B.‑ No aportando nada ni a la Palabra ni al banquete. Como nos relata el evangelista Juan en la tercera y última de las apariciones del Resucitado, después de la pesca abundante que hacen los discípulos por indicación del Señor, estos se encuentran al llegar a tierra ‑lugar de la comunidad de la que salen a pescar, a la misión‑ una comida preparada que les ofrece Jesús. Es pan y pescado, símbolo de la comida eucarística. Es el banquete de Jesús, el que Él prepara y al que Él invita. Pero quiere que los discípulos aporten algo al banquete y les manda traer de los peces que han pescado. Lo que nos indica que a la Eucaristía no se puede ir de vacío. La Presencia demanda una aportación para actualizarse. Y, lógicamente, nos preguntamos ¿Cuál es la aportación que podemos ofrecer nosotros? Hay dos palabras que, interrelacionadas, nos dan la respuesta. Una es seguimiento, otra es identificación.

Si no estamos en proceso de seguimiento no hay forma de actualizar la Presencia en nosotros. No nos referimos a la Presencia sacramental que es independiente de las actitudes e incluso del pecado de quienes presiden o participan. Nos referimos a que la Presencia no se limita a la realización del rito sacramental con su materia y su forma, sino que está presente en la Palabra y, ciertamente en la Comunidad reunida en asamblea. Difícilmente puede re‑presentarse en una Palabra que no se escucha o en una asamblea que no tiene por centro a su único Señor sino que "sigue" a otros señores. Con su ayuda, por la fe y los sacramentos, entramos en un proceso de seguimiento. Seguimos al Señor Jesucristo y Él se hace presente ‑siempre en medio, le corresponde el centro‑ en la comunidad reunida para ser dispersada en la misión. Si no hay seguimiento, aunque el sacramento formalmente se realice, nosotros nos quedaremos sin Memoria, sólo tendríamos el recuerdo vacío.

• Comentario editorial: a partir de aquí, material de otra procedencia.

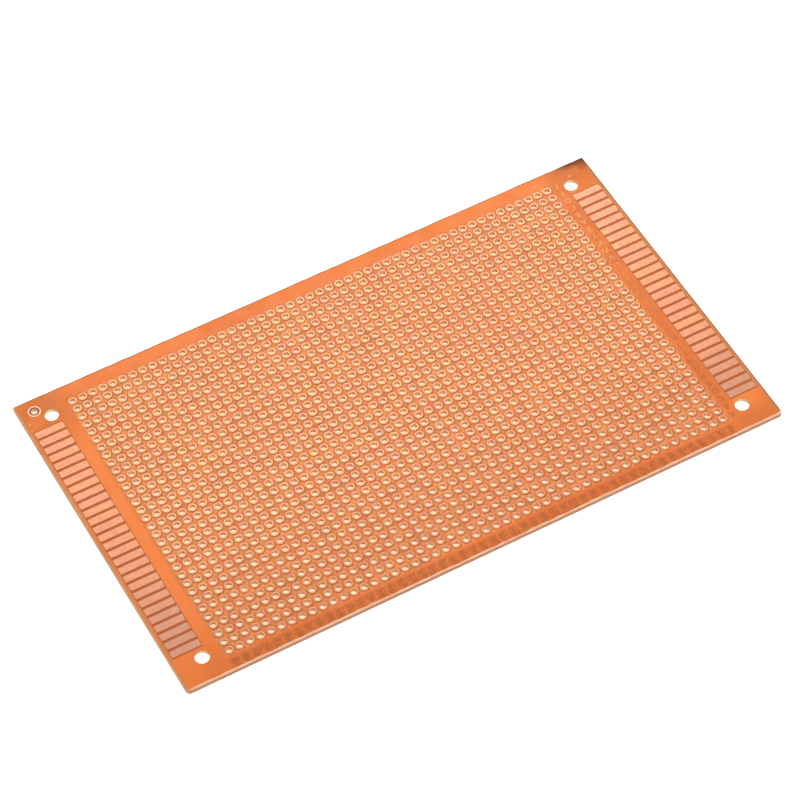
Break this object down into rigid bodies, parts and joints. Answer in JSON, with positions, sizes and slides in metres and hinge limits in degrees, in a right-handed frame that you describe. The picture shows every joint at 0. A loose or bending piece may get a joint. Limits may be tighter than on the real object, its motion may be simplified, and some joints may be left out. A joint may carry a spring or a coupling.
{
  "type": "prototype board",
  "caption": "Bare punched phenolic laminate with a grid of round copper solder pads, edge contacts at its ends, corner mounting holes and a locating hole.",
  "frame": {"origin": "centre of the underside, midway between the four middle lead holes", "axes": "+X along the board's length, +Y towards the back edge by the locating hole, +Z out of the copper face"},
  "size_m": [0.1498, 0.0892, 0.0012],
  "materials": {
    "laminate": "satin resin-bonded paper laminate, orange brown, slightly translucent",
    "copper": "bare copper foil under a thin clear flux lacquer, pinkish"
  },
  "bodies": {
    "root": {"laminate": "laminate", "left_contacts": "copper", "right_contacts": "copper", "locating_ring": "copper", "pads_row_01": "copper", "pads_row_02": "copper", "pads_row_03": "copper", "pads_row_04": "copper", "pads_row_05": "copper", "pads_row_06": "copper", "pads_row_07": "copper", "pads_row_08": "copper", "pads_row_09": "copper", "pads_row_10": "copper", "pads_row_11": "copper", "pads_row_12": "copper", "pads_row_13": "copper", "pads_row_14": "copper", "pads_row_15": "copper", "pads_row_16": "copper", "pads_row_17": "copper", "pads_row_18": "copper", "pads_row_19": "copper", "pads_row_20": "copper", "pads_row_21": "copper", "pads_row_22": "copper", "pads_row_23": "copper", "pads_row_24": "copper", "pads_row_25": "copper", "pads_row_26": "copper", "pads_row_27": "copper", "pads_row_28": "copper", "pads_row_29": "copper", "pads_row_30": "copper", "pads_row_31": "copper", "pads_row_32": "copper"}
  },
  "joints": []
}
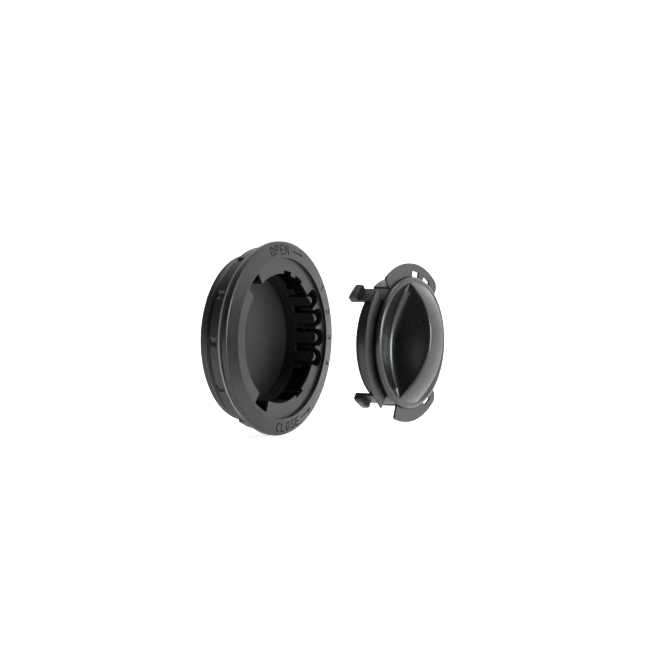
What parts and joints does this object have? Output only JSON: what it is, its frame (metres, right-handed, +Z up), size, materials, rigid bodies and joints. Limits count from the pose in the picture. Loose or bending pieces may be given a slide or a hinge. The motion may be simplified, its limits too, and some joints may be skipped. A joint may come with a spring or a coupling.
{
  "type": "deck hatch",
  "caption": "Round twist-lock deck hatch: a flanged ring with a closed well, and a round lid with a grip bar, two long hooks and three lugs.",
  "frame": {"origin": "centre of the ring, on the flange's back face, which lies on the panel's front", "axes": "+Z up as the legends are read, +Y along the ring's axis into the panel, so the front faces -Y"},
  "size_m": [0.114, 0.1288, 0.114],
  "materials": {
    "ring_plastic": "satin black moulded plastic, fine grain",
    "gasket_rubber": "matt black rubber",
    "washer_plastic": "plain grey slip washer",
    "nut_plastic": "satin black moulded plastic",
    "cover_plastic": "matt dark grey moulded plastic",
    "seal_rubber": "matt black rubber",
    "screw_steel": "plain stainless steel",
    "lid_plastic": "satin black moulded plastic",
    "lid_seal_rubber": "matt black rubber",
    "knob_plastic": "smooth satin-gloss black moulded plastic"
  },
  "bodies": {
    "ring": {"deck_ring": "ring_plastic", "deck_gasket": "gasket_rubber", "nut_washer": "washer_plastic", "clamp_nut": "nut_plastic", "well_cover": "cover_plastic", "cover_seal": "seal_rubber", "cover_screws": "screw_steel"},
    "seal": {"lid_seal": "lid_seal_rubber"},
    "lid": {"lid_body": "lid_plastic", "grip_knob": "knob_plastic", "knob_screws": "screw_steel"}
  },
  "joints": [
    {"name": "lid_lift", "type": "slide", "parent": "ring", "child": "seal", "axis": [0, 1, 0], "range_m": [0, 0.084]},
    {"name": "lid_turn", "type": "hinge", "parent": "seal", "child": "lid", "pos_m": [0, 0, 0], "axis": [0, -1, 0], "range_deg": [0, 24.5]}
  ]
}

Si estamos en proceso de seguimiento pero no buscamos la identificación con el Señor también nos quedamos sin Presencia. Porque se puede estar con Jesús y también seguirle a donde Él quiera y vaya y, sin embargo no haber comunión con Él porque no hay identificación. Se puede pertenecer a la comunidad de Jesús ‑su Iglesia‑ y estar muy lejos de Él, como le ocurrió a Pedro y, desde luego a Judas. Eran apóstoles, llamados por Jesús, seguidores suyos en toda su vida pública, pero no estaban identificados, ni con su forma de ser Mesías ni con su persona, ni con su misión que es amar sirviendo incondicionalmente y hasta la muerte. A esto no llegaba ni su pertenencia a la comunidad de Jesús ni su seguimiento. Si no se busca la identificación con Jesús, en lo que lo define y polariza su misión, que es amar hasta dar la vida ‑que es lo que se representa, se celebra y se vive en la Eucaristía‑ es otra forma de vaciar la Memoria y quedarnos sin nuestra propia identidad y sin su Presencia.

C.‑ Una concreción de este vacío, debido a la carencia de seguimiento e identificación auténticos, se produce en las celebraciones de aquellos grupos o comunidades, cuando sus eucaristías se convierten en celebraciones de sus planes, o de circunstancias por las que pasan, o de sus éxitos o sus fracasos. En el fondo el centro no lo ocupa el Señor con su entrega hasta la muerte y su victoria sobre la misma, sino la historia, las vivencias, los éxitos de su comunidad o grupo. El centro son ellos, no se reúnen para hacer Memoria de Jesucristo. La hacen para encontrarse ellos, disfrutar reunidos, poner en común sus planes o revisarlos, para tener vivencias comunitarias o celebrar sus compromisos. Algunos lo dicen claramente: lo importante son nuestros compromisos. Jesucristo es el gran ausente.